Soon after that process, we realized the final screening process of time-to-hire was a month between the candidate and hiring manager. Recruiters were underwhelmed by the experience and unhappy in general with the overall state of the recruiting and outsourcing industry. I came to realize that the bar was simply set exceptionally low. Loyan and I felt the urge to take action, so we set out to create a better hiring marketplace platform.

Our new startup, 9to5.ai, is a hiring marketplace to help automate the recruiting process by creating better matches for hiring managers and candidates, resulting in a faster, easier, cheaper, and happier hiring process.

From candidate to your next employee, the recruitment process is filled with a lot of procedural work. The process of finding candidates and acquiring their CVs, the screening, the interviewing, the feedback you have to give every time, the onboarding of your employees and their payroll issuance, all add up to wasted time and money on your side.

This is where 9to5 comes in.

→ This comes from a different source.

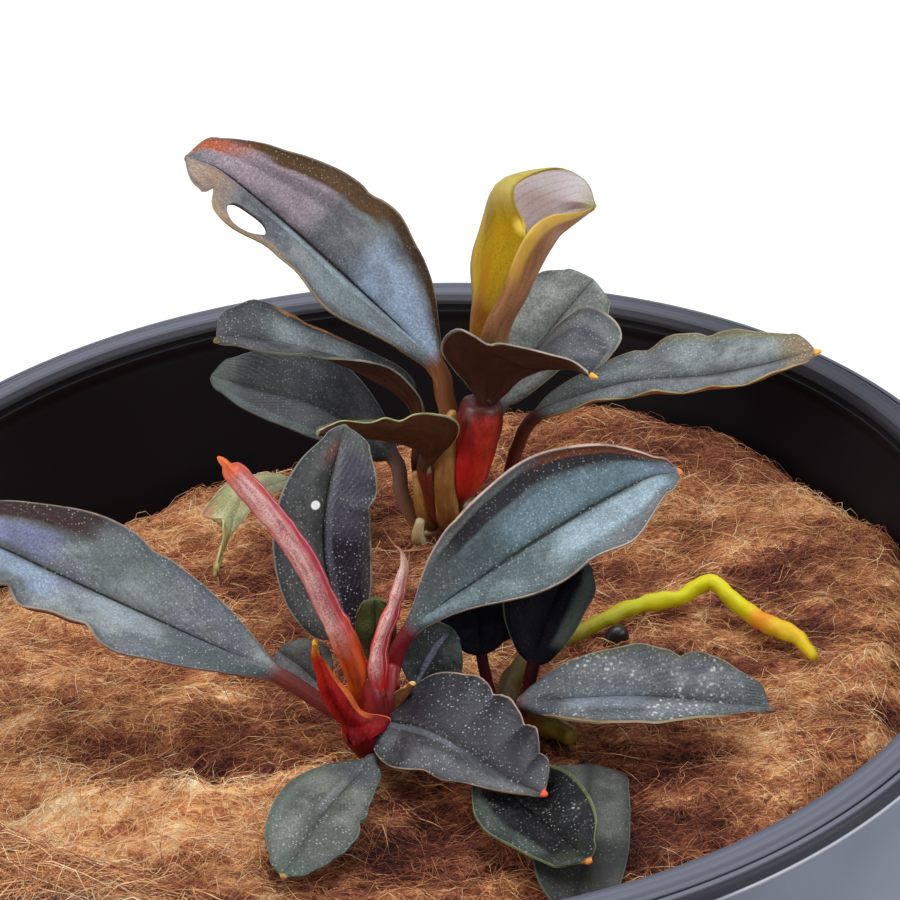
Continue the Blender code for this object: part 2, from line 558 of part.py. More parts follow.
def torn_leaf():
    """An old pale leaf, torn and bent down to the fibre behind the front plant."""
    leaf("torn_leaf",
         [(-3.2, 13.6, -7.6), (-4.4, 14.2, -4.8), (-6.8, 14.5, -2.8), (-9.9, 12.7, -1.7),
          (-12.2, 10.0, -3.2), (-13.6, 6.2, -6.4)], 2,
         (0.8, 1.2, 1.6, 1.0, 0.7, 0.5), (0.9, 1.8, 2.3, 0.9, 0.6, 0.5),
         ((-0.3, -0.3, 0.9), (-0.5, -0.5, 0.7)), level(0), stalk=0.35, colour=PALE_GREEN)


def build():
    clear_scene()
    pot()
    bed = fibre_bed()
    front_plant(bed)
    back_plant(bed)
    side_plant(bed)
    torn_leaf()


build()
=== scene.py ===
"""Bucephalandra in a nursery pot: the looks of three tufts of leaves, their coir bed and the pot.

Sizes are in millimetres, and heights are measured from the top of the pot's rim. Every leaf
and stem follows the same curve as its solid.
"""
import math
import random

import bmesh
import bpy
from mathutils import Matrix, Vector, noise


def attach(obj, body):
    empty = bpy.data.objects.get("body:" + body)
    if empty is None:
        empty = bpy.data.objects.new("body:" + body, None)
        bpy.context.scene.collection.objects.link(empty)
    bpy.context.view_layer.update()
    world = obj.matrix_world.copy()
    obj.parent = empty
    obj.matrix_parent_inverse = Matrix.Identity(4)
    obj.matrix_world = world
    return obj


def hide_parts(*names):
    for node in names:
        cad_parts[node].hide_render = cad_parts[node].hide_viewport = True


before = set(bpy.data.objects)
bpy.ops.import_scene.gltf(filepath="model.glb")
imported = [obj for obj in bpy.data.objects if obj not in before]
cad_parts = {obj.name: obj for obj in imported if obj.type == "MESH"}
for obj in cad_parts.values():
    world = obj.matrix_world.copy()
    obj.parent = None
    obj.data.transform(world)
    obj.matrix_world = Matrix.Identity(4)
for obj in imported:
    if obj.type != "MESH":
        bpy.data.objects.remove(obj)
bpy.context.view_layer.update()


# The pot: a round black nursery pot of moulded polypropylene, 90 mm across. It is turned as one
# closed wall, with a flat band and a fine bead on the rim, a straight collar and a foot ring.
MM = 0.001
RIM_HEIGHT = 72.0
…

Thanks to our AI-powered platform, we change the recruiting landscape for the better. We provide assistance from beginning to end, from sourcing, qualifying, AI-enabled opportunity matching and scheduling. In my early days as a young entrepreneur, my greatest lesson learned from all my failed attempts was the lack of product market fit analysis.

Why I think school failed me is because, I’ve learnt through my failures and self-taught from idea to building the product to measuring the data and pivoting as fast I can in a very short time. Whereas I could hardly ever achieve this trait in school.